Diving into this blog headfirst!

February 19, 2012:
Jill has a homemade cookbook given to her by her "Meme" about 10 years ago. Jill and I both love her Meme's cooking and use the cookbook from time to time. We got the idea from "Julie & Julia" to cook everything in the cookbook and document the process, take pictures of the dishes and then recreate the cookbook with the comments and pictures. The main difference is that this will not be a daily thing what with my National Guard requirements and having our Peanut, Emma, about to turn one.

 Emma's coming aroudn to check out the cookbooks
 Look Mom...I like this one...
Oh these are nice too!!


Today was the first day and we decided to do a whole meal of Meme's recipes.

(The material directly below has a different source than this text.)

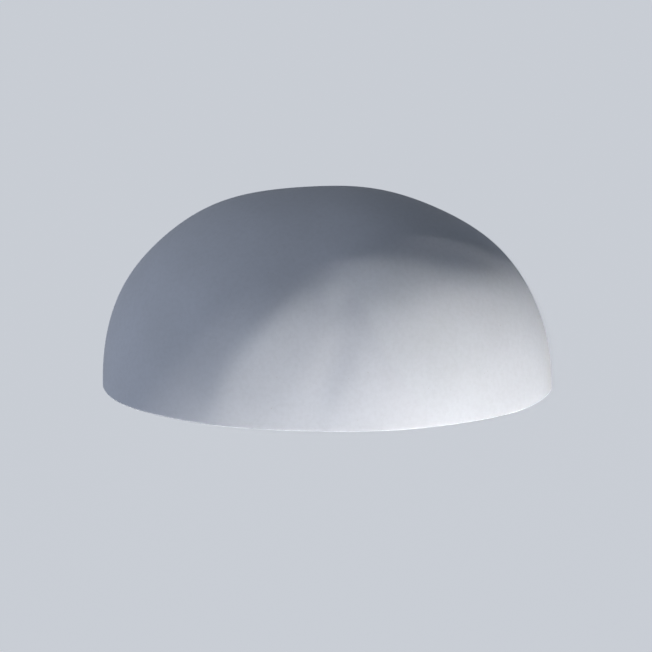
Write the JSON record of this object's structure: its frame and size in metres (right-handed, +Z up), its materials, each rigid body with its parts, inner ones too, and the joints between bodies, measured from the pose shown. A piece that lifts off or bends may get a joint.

The cookbook has menus...but we created our own.
For the main dish: Tasty Meatloaf...with the unique ingredient of Horseradish!
1 lb lean ground beef
1 lb ground venison (or use ground chuck for you non-hunters!)
2 cups panko (japanese bread crumbs)
2 large eggs, lightly beaten
1 medium onion, minced (about 1/2 to 3/4 cup)
1/4 cup whole milk
4 Tblsp extra hot horseradish (not horseradish sauce)
1 tsp dry mustard
1 Tblsp salt
1/2 tsp black pepper
1/4 cup ketchup
1 Tblsp brown sugar
In large bowl, lightly mix the meat and eggs. Add all but the last 2 ingredients and mix. Shape loaf and place into non-stick loaf pan, preferably one with a self-draining insert. Flatten the top of the loaf, leaving slightly raised edges on all sides. Mix the ketchup and brown sugar and spread acroos top of the loaf. Bake at 350 degrees for 1 1/2 hours. (Can be prepared the day before cooking)

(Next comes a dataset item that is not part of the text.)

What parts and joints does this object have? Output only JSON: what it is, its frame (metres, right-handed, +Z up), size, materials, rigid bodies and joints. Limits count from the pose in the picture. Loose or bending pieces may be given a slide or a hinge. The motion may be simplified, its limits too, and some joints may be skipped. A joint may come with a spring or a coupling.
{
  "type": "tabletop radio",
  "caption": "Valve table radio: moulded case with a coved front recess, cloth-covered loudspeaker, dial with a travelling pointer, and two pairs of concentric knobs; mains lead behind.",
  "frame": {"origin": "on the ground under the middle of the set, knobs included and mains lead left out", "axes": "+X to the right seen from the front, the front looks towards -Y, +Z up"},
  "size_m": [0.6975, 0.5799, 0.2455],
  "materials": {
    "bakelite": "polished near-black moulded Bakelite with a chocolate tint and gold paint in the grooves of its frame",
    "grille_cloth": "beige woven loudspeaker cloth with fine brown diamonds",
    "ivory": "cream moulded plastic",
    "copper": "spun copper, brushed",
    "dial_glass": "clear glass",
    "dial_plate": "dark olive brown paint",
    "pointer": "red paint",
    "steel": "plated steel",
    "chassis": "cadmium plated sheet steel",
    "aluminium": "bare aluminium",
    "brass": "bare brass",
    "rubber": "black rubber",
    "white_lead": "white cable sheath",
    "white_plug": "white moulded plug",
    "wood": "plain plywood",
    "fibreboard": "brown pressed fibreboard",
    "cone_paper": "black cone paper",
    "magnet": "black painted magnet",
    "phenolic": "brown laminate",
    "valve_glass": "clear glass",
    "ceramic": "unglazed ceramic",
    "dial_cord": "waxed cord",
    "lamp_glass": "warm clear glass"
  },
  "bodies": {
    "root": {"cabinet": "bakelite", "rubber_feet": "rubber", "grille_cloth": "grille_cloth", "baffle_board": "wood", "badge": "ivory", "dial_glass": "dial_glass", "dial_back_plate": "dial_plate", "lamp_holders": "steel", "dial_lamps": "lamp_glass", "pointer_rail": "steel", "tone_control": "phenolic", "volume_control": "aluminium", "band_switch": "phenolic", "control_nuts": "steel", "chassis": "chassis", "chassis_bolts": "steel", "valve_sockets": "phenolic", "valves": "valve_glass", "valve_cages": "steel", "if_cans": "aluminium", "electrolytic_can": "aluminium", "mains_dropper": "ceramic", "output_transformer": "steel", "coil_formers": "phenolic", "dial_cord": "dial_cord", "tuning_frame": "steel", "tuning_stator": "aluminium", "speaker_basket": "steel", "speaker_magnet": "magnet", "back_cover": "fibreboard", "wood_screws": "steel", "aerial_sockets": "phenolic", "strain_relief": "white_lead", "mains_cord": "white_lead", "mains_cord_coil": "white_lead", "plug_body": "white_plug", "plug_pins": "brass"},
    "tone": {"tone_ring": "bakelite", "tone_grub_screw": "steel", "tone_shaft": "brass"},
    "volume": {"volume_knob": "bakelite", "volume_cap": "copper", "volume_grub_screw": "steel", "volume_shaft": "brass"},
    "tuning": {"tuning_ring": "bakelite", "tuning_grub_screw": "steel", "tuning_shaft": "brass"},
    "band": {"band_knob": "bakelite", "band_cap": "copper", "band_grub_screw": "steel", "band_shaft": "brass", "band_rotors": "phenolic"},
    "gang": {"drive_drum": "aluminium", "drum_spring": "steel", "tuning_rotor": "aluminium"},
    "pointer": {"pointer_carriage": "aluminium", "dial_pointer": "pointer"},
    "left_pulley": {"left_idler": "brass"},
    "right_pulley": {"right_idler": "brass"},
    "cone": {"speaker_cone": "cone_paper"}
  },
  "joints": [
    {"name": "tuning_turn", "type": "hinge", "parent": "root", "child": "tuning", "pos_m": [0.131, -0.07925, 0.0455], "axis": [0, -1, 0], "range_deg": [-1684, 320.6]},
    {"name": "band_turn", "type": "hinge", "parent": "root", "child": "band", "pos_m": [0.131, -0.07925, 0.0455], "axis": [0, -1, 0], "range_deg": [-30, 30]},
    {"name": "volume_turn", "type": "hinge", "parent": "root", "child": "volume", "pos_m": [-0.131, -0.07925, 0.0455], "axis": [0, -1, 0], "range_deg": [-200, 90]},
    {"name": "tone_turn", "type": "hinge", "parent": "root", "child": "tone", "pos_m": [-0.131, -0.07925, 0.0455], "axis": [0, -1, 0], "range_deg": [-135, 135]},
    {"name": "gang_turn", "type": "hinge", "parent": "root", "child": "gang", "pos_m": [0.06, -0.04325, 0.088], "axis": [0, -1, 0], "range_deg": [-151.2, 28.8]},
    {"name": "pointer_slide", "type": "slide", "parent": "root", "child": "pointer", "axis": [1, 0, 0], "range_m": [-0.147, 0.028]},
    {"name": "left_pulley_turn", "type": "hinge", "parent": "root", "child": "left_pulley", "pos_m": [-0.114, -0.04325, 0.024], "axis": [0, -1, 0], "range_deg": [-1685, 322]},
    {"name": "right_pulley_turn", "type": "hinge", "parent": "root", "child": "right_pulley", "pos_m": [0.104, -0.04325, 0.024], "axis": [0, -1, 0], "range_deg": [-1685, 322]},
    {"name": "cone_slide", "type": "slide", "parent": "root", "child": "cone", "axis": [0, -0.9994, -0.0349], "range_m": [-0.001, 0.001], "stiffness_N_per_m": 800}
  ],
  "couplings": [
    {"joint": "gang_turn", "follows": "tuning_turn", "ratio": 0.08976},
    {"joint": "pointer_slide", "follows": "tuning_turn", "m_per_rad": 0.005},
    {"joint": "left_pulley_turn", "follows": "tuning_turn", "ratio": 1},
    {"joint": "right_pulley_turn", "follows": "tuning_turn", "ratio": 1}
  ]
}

The vegetable is our second favorite of Meme's sides: Asparagus Casserole...actually a hybrid of Meme's recipe and a recipe from her sister's cookbook with some of my own influence thrown in.
2 lbs fresh asparagus spears, tough ends trimmed
1/2 cup crushed butter crackers (Ritz or Townhouse)
1 cup panko (Japanese breadcrumbs), divided
1 stick butter, melted
2 10oz cans cream of mushroom soup
1 egg, lightly scrambled
1 cup slivered almonds
1/4 tsp black pepper
1 cup shredded Colby Jack, divided
Combine all ingredients except the asparagus, half the panko and half the cheese. Spread half of the mixture on the bottom of a glass 9 x 9 baking dish. Place asparagus on top of first layer. Spread remaining mixture over top of asparagus. Top with the remaining panko then the remaining cheese. Bake at 350 degrees for 45 minutes.





Finally: Candied Sweet Potatoes...just because they sounded good!
4 or 5 medium sweet potatoes, peeled then cut up
1/2 cup water
1 stick butter, cut up
1 cup sugar
1 cup dark Karo syrup
6 Tblsp corn or vegetable oil
Place sweet potatoes in heavy saucepan with butter. Add sugar, syrup, oil and water then cook over medium heat until mixture begins to boil, stirring ocassionally. Lower heat to medium low and cook until potatoes are tender, ocassionally stirring gently.





Everything was great...but keep in mind that asparagus can come back on you and make your pee smell bad! The above asparagus recipe has some slight adjustments to what I actually did (I added more asparagus and layered the ingredients a little differently than what I really did). Too bad Emma had gone to bed by the time dinner was ready...left more for us. Are we stuffed.